Additionally, many say that total return is the only thing that matters. In that case, wouldn't something that goes up faster than the S&P be a good thing? What about the downside trip? Wouldn't you just be better off buying an index fund or funds and letting the market determine your returns?

Personally, I really don't care as much about what happens during a market drop. What I'm looking for is companies that are performing well, or maybe better worded as well as I am expecting, and that can continue to increase their dividend stream over the years. To me, the portfolio value is not as important as the steady income stream that just keeps inching upward faster than inflation so I can pay my bills in the future. Sure, no one likes to watch the market value of their portfolio value going down when Mr. Market is not cooperating. Yet we all feel like geniuses or smile inside watching our portfolio participate in a good upswing -- especially if we're ahead of the S&P 500.

However, I can see some benefits of the tendency of higher beta companies going down further than the market during a correction or recession.

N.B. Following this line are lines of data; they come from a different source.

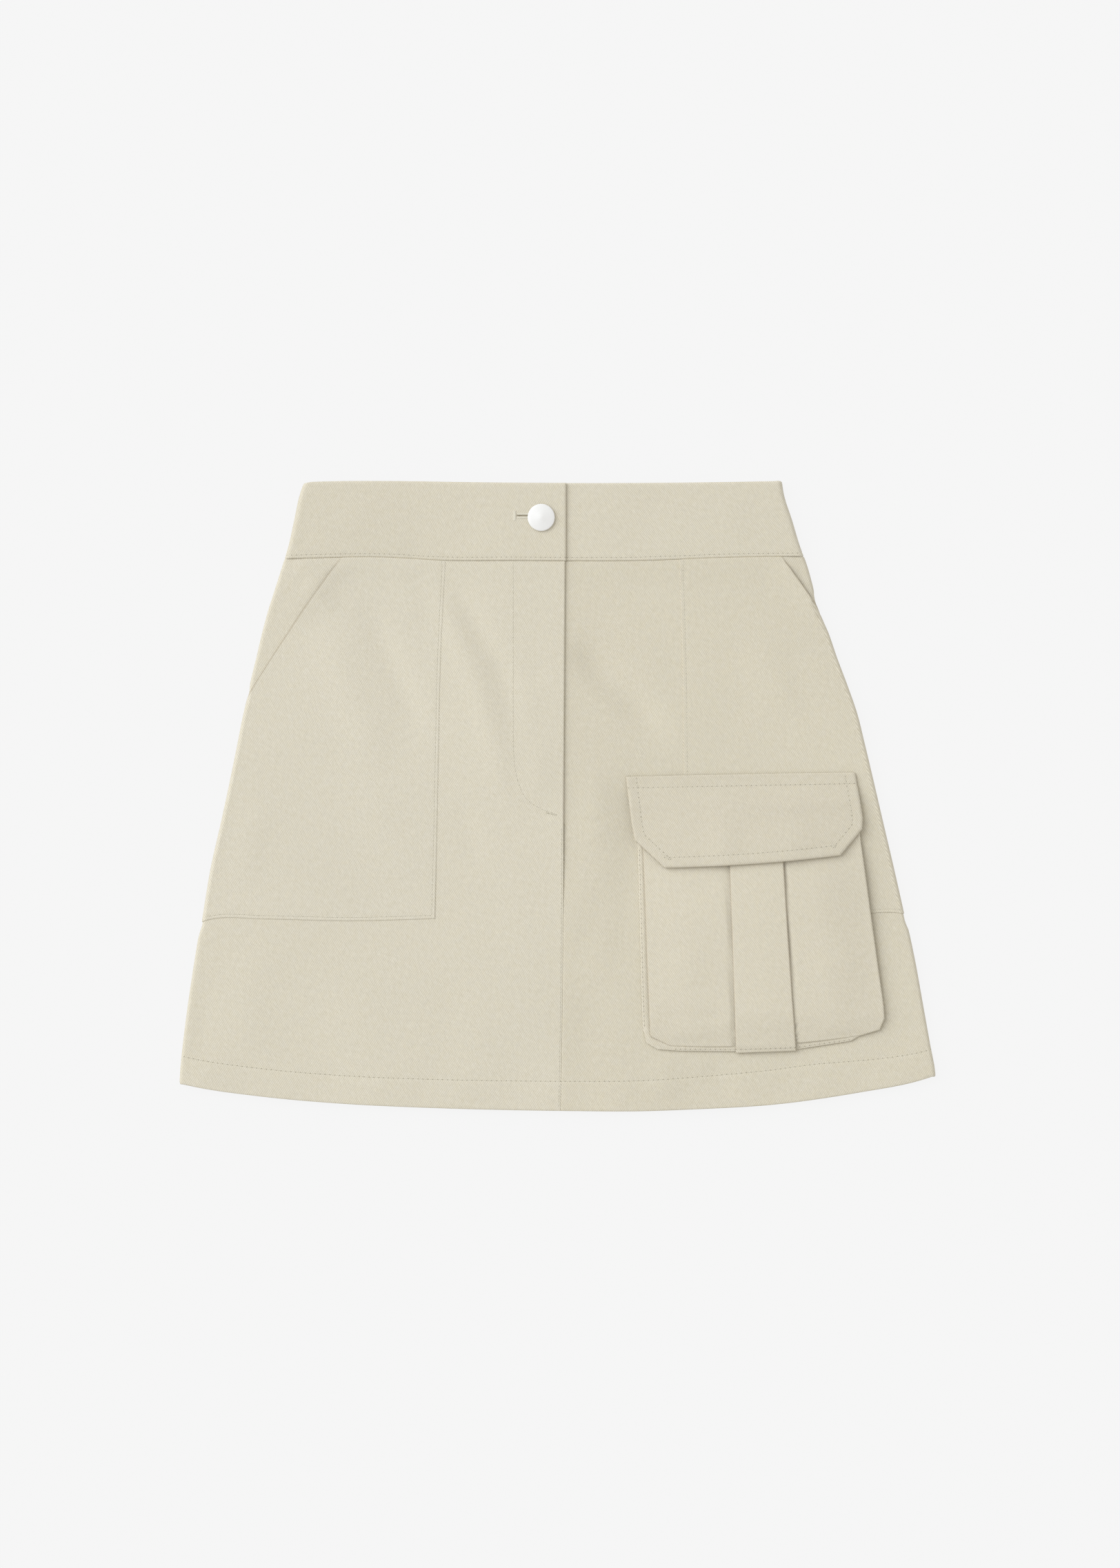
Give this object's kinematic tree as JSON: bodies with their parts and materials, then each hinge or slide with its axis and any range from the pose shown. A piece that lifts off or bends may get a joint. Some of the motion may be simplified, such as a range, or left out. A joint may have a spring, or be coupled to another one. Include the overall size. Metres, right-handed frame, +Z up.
{
  "type": "cargo utility skirt laid flat",
  "caption": "A-line mini skirt in cotton twill, laid flat: buttoned waistband, fly front, slanted patch pockets and a flapped bellows cargo pocket.",
  "frame": {"origin": "under the middle of the laid skirt, on the surface it lies on", "axes": "+X across the skirt to the viewer's right, +Y from the hem to the waistband, +Z up from the surface"},
  "size_m": [0.5004, 0.4171, 0.0185],
  "materials": {
    "front_left": "matt undyed-look beige cotton twill",
    "front_right": "matt undyed-look beige cotton twill",
    "back": "matt undyed-look beige cotton twill",
    "waistband": "matt undyed-look beige cotton twill, folded double",
    "patch_pocket_left": "matt undyed-look beige cotton twill",
    "patch_pocket_right": "matt undyed-look beige cotton twill",
    "cargo_gusset": "matt undyed-look beige cotton twill",
    "cargo_pocket_front": "matt undyed-look beige cotton twill",
    "cargo_box_pleat": "matt undyed-look beige cotton twill",
    "cargo_flap": "matt undyed-look beige cotton twill, two layers",
    "button": "satin silver",
    "button_tack": "satin silver"
  },
  "bodies": {
    "root": {"front_left": "front_left", "front_right": "front_right", "back": "back", "waistband": "waistband", "patch_pocket_left": "patch_pocket_left", "patch_pocket_right": "patch_pocket_right", "cargo_gusset": "cargo_gusset", "cargo_pocket_front": "cargo_pocket_front", "cargo_box_pleat": "cargo_box_pleat", "cargo_flap": "cargo_flap", "button": "button", "button_tack": "button_tack"}
  },
  "joints": []
}
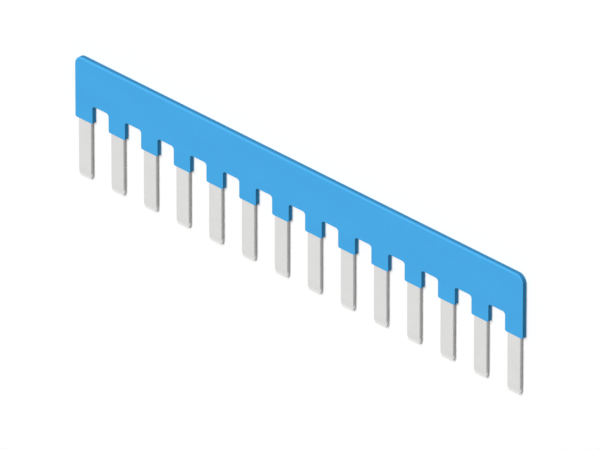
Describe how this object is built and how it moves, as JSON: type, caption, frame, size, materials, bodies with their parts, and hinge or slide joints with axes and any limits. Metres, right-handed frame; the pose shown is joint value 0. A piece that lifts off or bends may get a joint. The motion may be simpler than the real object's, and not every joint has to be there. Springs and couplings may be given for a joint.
{
  "type": "terminal jumper bridge",
  "caption": "Flat comb-shaped bridge linking a row of neighbouring terminals: tinned copper blades stamped together with their bus bar, moulded into a thin insulating comb.",
  "frame": {"origin": "middle of the outline, on the plane that the back rests on", "axes": "+X along the row of blades, +Y from the blade tips to the top edge, +Z out of the front face"},
  "size_m": [0.084, 0.0184, 0.0007],
  "materials": {
    "blue_thermoplastic": "fine spark-eroded satin",
    "tin_plated_copper": "matte tin plate over stamped copper"
  },
  "bodies": {
    "root": {"insulating_housing": "blue_thermoplastic", "contact_comb": "tin_plated_copper"}
  },
  "joints": []
}
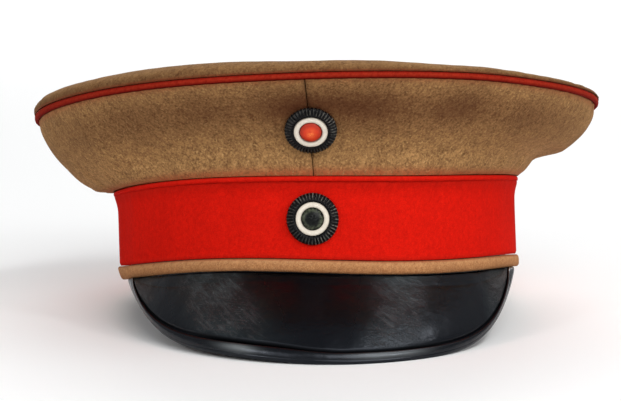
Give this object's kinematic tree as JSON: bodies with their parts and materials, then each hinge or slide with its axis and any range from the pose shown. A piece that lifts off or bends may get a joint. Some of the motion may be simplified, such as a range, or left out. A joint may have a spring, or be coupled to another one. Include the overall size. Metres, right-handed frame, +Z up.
{
  "type": "visor cap",
  "caption": "Officer's visor cap with a flared wool crown, a red band between welts, a lacquered visor and round cockades.",
  "frame": {"origin": "middle of the bounding box's base, on the surface that the cap rests on", "axes": "+Z up from the surface, -Y towards the front of the visor, +X to the right of someone who faces the visor"},
  "size_m": [0.2564, 0.2722, 0.1219],
  "materials": {
    "crown_cloth": "fulled wool with a short nap, matt",
    "piping_cloth": "fine red wool over cord, matt",
    "band_cloth": "fine red wool, matt",
    "welt_cloth": "light fawn wool, matt",
    "visor_lacquer": "worn black lacquer, glossy",
    "cockade_black": "satin black paint",
    "cockade_white": "aged white paint",
    "cockade_red": "satin red paint",
    "cockade_dark": "glossy black paint"
  },
  "bodies": {
    "root": {"crown_top": "crown_cloth", "crown_side_right": "crown_cloth", "crown_side_left": "crown_cloth", "crown_piping": "piping_cloth", "upper_welt": "band_cloth", "band": "band_cloth", "lower_welt": "welt_cloth", "visor": "visor_lacquer", "upper_cockade_rim": "cockade_black", "upper_cockade_ring": "cockade_white", "upper_cockade_centre": "cockade_red", "lower_cockade_rim": "cockade_black", "lower_cockade_ring": "cockade_white", "lower_cockade_centre": "cockade_dark"}
  },
  "joints": []
}
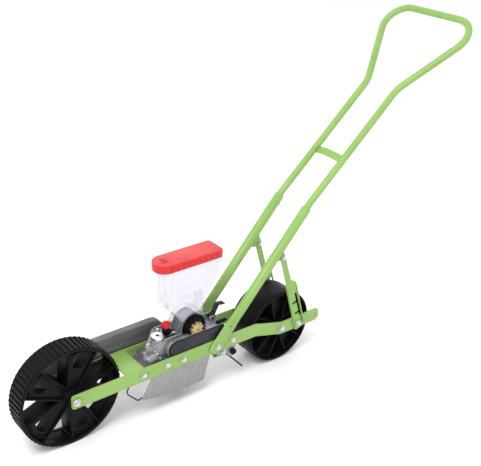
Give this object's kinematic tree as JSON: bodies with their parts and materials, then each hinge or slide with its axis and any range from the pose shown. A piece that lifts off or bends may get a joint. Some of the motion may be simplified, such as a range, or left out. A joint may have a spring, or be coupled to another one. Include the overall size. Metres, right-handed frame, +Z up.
{
  "type": "push seeder",
  "caption": "Walk-behind push seeder: a drive wheel turns a chain-driven seed roller under a clear hopper, with soil tools, a rear press wheel and an adjustable push handle.",
  "frame": {"origin": "centre of the bounding box on the ground", "axes": "+X from the front drive wheel to the push handle, +Z up, the machine's left side towards -Y"},
  "size_m": [1.4049, 0.3196, 0.9669],
  "materials": {
    "green_paint": "semi-gloss powder coat",
    "black_plastic": "fine-textured moulded plastic",
    "cast_aluminium": "raw die-cast surface",
    "slate_plastic": "fine-textured slate grey",
    "guard_plastic": "fine-textured dark grey",
    "zinc": "bright zinc plate",
    "galvanised": "galvanised sheet and wire",
    "dark_steel": "blackened, lightly oiled",
    "brass": "dull",
    "clear_plastic": "clear, glossy",
    "red_plastic": "moulded, glossy"
  },
  "bodies": {
    "frame": {"left_frame_bar": "green_paint", "right_frame_bar": "green_paint", "scraper_plate": "green_paint", "gate_base": "black_plastic", "seeder_body": "cast_aluminium", "chain_case": "cast_aluminium", "chain_cover": "slate_plastic", "chain_guard": "guard_plastic", "chain_guard_back": "guard_plastic", "rear_axle": "zinc", "clamp_nut": "zinc", "tine_bolt": "zinc", "left_plate_bolt": "zinc", "left_body_bolt_front": "zinc", "left_body_bolt_rear": "zinc", "left_bracket_bolt": "zinc", "left_pivot_bolt": "zinc", "right_plate_bolt": "zinc", "right_body_bolt_front": "zinc", "right_body_bolt_rear": "zinc", "right_bracket_bolt": "zinc", "right_pivot_bolt": "zinc", "left_skirt": "galvanised", "right_skirt": "galvanised", "skirt_wire": "galvanised", "left_tine_bracket": "galvanised", "right_tine_bracket": "galvanised", "drive_chain": "dark_steel", "spacing_chain": "dark_steel", "opener_shoe": "dark_steel", "bracket_tie_rod": "dark_steel", "roller_housing": "clear_plastic"},
    "front_wheel": {"front_wheel": "black_plastic", "front_axle": "zinc", "drive_sprocket": "dark_steel"},
    "drive_shaft": {"drive_shaft": "zinc", "shaft_sprocket": "dark_steel", "spacing_sprocket_front": "dark_steel"},
    "spacing_sprocket": {"spacing_sprocket_rear": "dark_steel"},
    "seed_roller": {"seed_roller": "black_plastic", "roller_star": "brass"},
    "rear_wheel": {"rear_wheel": "black_plastic"},
    "hopper": {"hopper": "clear_plastic"},
    "hopper_lid": {"hopper_lid": "red_plastic"},
    "gate_knob": {"gate_knob": "red_plastic"},
    "hopper_latch": {"hopper_latch": "dark_steel"},
    "case_catch": {"case_catch": "black_plastic"},
    "tine": {"tine": "dark_steel"},
    "handle_lower": {"left_lower_tube": "green_paint", "right_lower_tube": "green_paint", "left_clamp_screw": "zinc", "right_clamp_screw": "zinc", "left_strut_top_bolt": "zinc", "right_strut_top_bolt": "zinc"},
    "handle_upper": {"handle_loop": "green_paint", "cross_brace": "green_paint"},
    "struts": {"left_strut": "green_paint", "right_strut": "green_paint", "left_strut_bolt": "zinc", "right_strut_bolt": "zinc"}
  },
  "joints": [
    {"name": "front_wheel_spin", "type": "hinge", "parent": "frame", "child": "front_wheel", "pos_m": [-0.56248, 0, 0.14], "axis": [0, 1, 0], "continuous": true},
    {"name": "drive_shaft_spin", "type": "hinge", "parent": "frame", "child": "drive_shaft", "pos_m": [-0.25848, 0, 0.176], "axis": [0, 1, 0], "continuous": true},
    {"name": "spacing_sprocket_spin", "type": "hinge", "parent": "frame", "child": "spacing_sprocket", "pos_m": [-0.12248, 0, 0.176], "axis": [0, 1, 0], "continuous": true},
    {"name": "seed_roller_spin", "type": "hinge", "parent": "frame", "child": "seed_roller", "pos_m": [-0.18648, 0, 0.2115], "axis": [0, 1, 0], "continuous": true},
    {"name": "rear_wheel_spin", "type": "hinge", "parent": "frame", "child": "rear_wheel", "pos_m": [0.11052, 0, 0.1125], "axis": [0, 1, 0], "continuous": true},
    {"name": "hopper_lift", "type": "slide", "parent": "frame", "child": "hopper", "axis": [0, 0, 1], "range_m": [0, 0.08]},
    {"name": "lid_lift", "type": "slide", "parent": "hopper", "child": "hopper_lid", "axis": [0, 0, 1], "range_m": [0, 0.06]},
    {"name": "gate_knob_turn", "type": "hinge", "parent": "frame", "child": "gate_knob", "pos_m": [-0.25948, 0, 0.23], "axis": [0, 0, 1], "range_deg": [-90, 90]},
    {"name": "hopper_latch_swing", "type": "hinge", "parent": "frame", "child": "hopper_latch", "pos_m": [-0.11548, 0, 0.208], "axis": [0, 1, 0], "range_deg": [0, 25], "stiffness_Nm_per_rad": 0.3, "springref_deg": -8.59},
    {"name": "case_catch_lift", "type": "hinge", "parent": "frame", "child": "case_catch", "pos_m": [-0.11848, 0, 0.207], "axis": [0, 1, 0], "range_deg": [-40, 0]},
    {"name": "tine_swing", "type": "hinge", "parent": "frame", "child": "tine", "pos_m": [-0.10048, 0, 0.11], "axis": [0, 1, 0], "range_deg": [-20, 24]},
    {"name": "handle_tilt", "type": "hinge", "parent": "frame", "child": "handle_lower", "pos_m": [-0.12848, 0, 0.141], "axis": [0, 1, 0], "range_deg": [0, 15.6]},
    {"name": "handle_extend", "type": "slide", "parent": "handle_lower", "child": "handle_upper", "axis": [0.6596, 0, 0.7516], "range_m": [0, 0.06]},
    {"name": "strut_swing", "type": "hinge", "parent": "handle_lower", "child": "struts", "pos_m": [0.09752, 0, 0.35], "axis": [0, 1, 0], "range_deg": [-7.3, 0.1]}
  ],
  "couplings": [
    {"joint": "drive_shaft_spin", "follows": "front_wheel_spin", "ratio": 2.3333},
    {"joint": "spacing_sprocket_spin", "follows": "front_wheel_spin", "ratio": 2.3333},
    {"joint": "seed_roller_spin", "follows": "front_wheel_spin", "ratio": -1.1667},
    {"joint": "strut_swing", "follows": "handle_tilt", "ratio": -0.46}
  ]
}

During that time when AFL or WAG have dropped back down to the 30's or 40's (currently trading in the $60 range) during a market break, my purchases and reinvested dividends are buying more shares and a bigger piece of the earnings and dividends going forward. Hopefully, management can navigate the short-term challenges so they can benefit when the market comes back and at a faster rate than the overall market. That's why we look to the earnings reports, management's projections and see if they match their results, etc. In other words - due diligence or analysis.

My thought is, don't base your investing decisions only on statistics and "look backs".

This wasn't meant to disparage anyone's investing methods. I'm just musing on something I read. What I do is different than what others do. You need to find what works for you and your comfort zone. That's my opinion, what's yours?

Disclosure: I am long AFL, CSX, WAG.